Moreover, Congress has refused almost all suggestions that it restrict the scope of the Act. Only in a handful of cases—almost all involving small, obscure areas of public lands—has Congress withdrawn protections presidents have established through the Act, and only twice has it ever limited the president’s power to use the Act in particular jurisdictions. See generally, Mark Squillace, The Monumental Legacy of the Antiquities Act of 1906, 37 Georgia L. Rev. 473 (2003); John Ruple, The Trump Administration and Lessons Not Learned from Prior National Monument Modifications, 43 Harv. Envtl. L. Rev. 1 (2019)

Of course, should President Biden decide to follow the lead of his many predecessors who have made vigorous use of the Antiquities Act to protect worthy areas of public lands, he should take care to ensure that his actions fit within its terms. This means, first, identifying with some precision those features of “historic or scientific interest” that deserve the protection of the Act, and second, explaining why the lands being included in new national monuments are the “smallest area compatible with the proper care and management of the objects to be protected.”
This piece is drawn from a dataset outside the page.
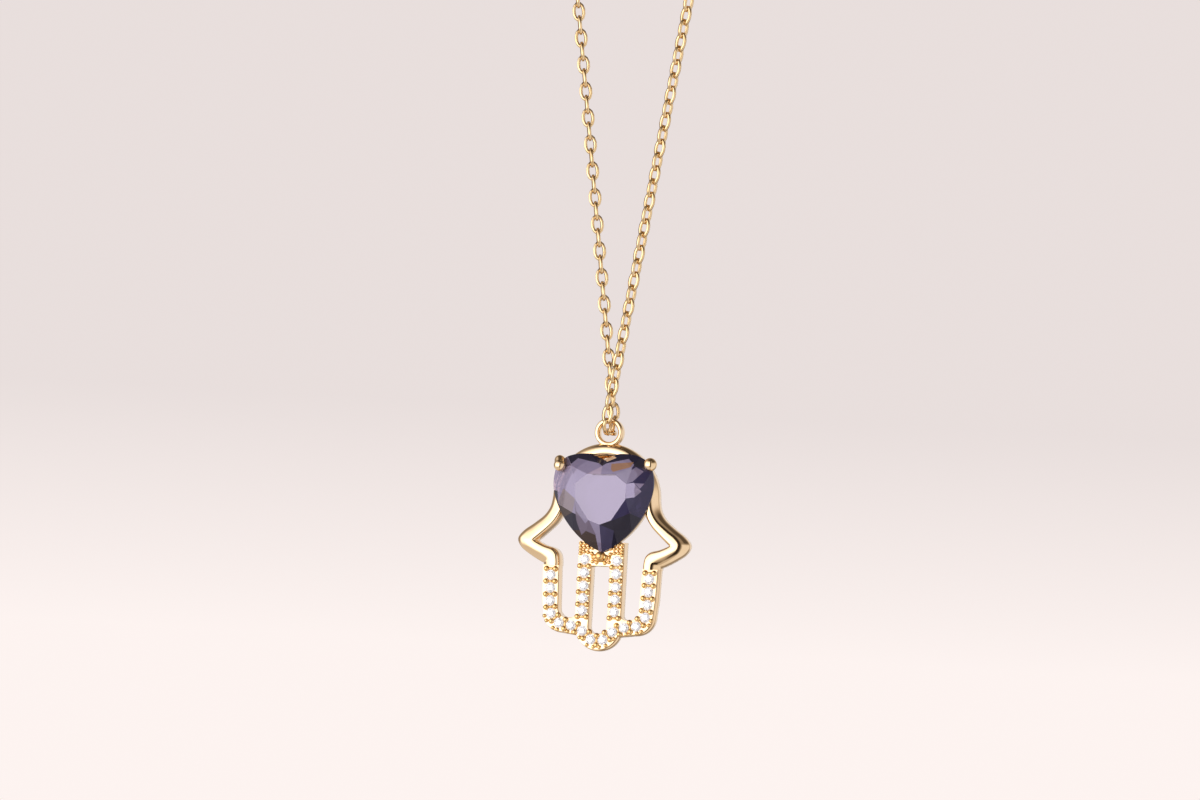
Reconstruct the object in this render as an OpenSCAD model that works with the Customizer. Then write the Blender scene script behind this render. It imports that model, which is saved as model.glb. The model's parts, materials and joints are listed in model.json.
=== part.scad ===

Should President Biden’s team do their jobs, I am confident that, if asked, the courts would uphold his actions. Indeed, it would be astounding were the courts to ignore the lengthy and unbroken history of judicial deference to presidential actions under the Antiquities Act, and instead be guided by implications they might choose to read into the Chief Justice’s superficial remarks. Put another way, the Biden Administration would be foolish to allow the Roberts statement to deter it from making vigorous use of one of the most consequential statutes in the long history of public lands, the Antiquities Act of 1906.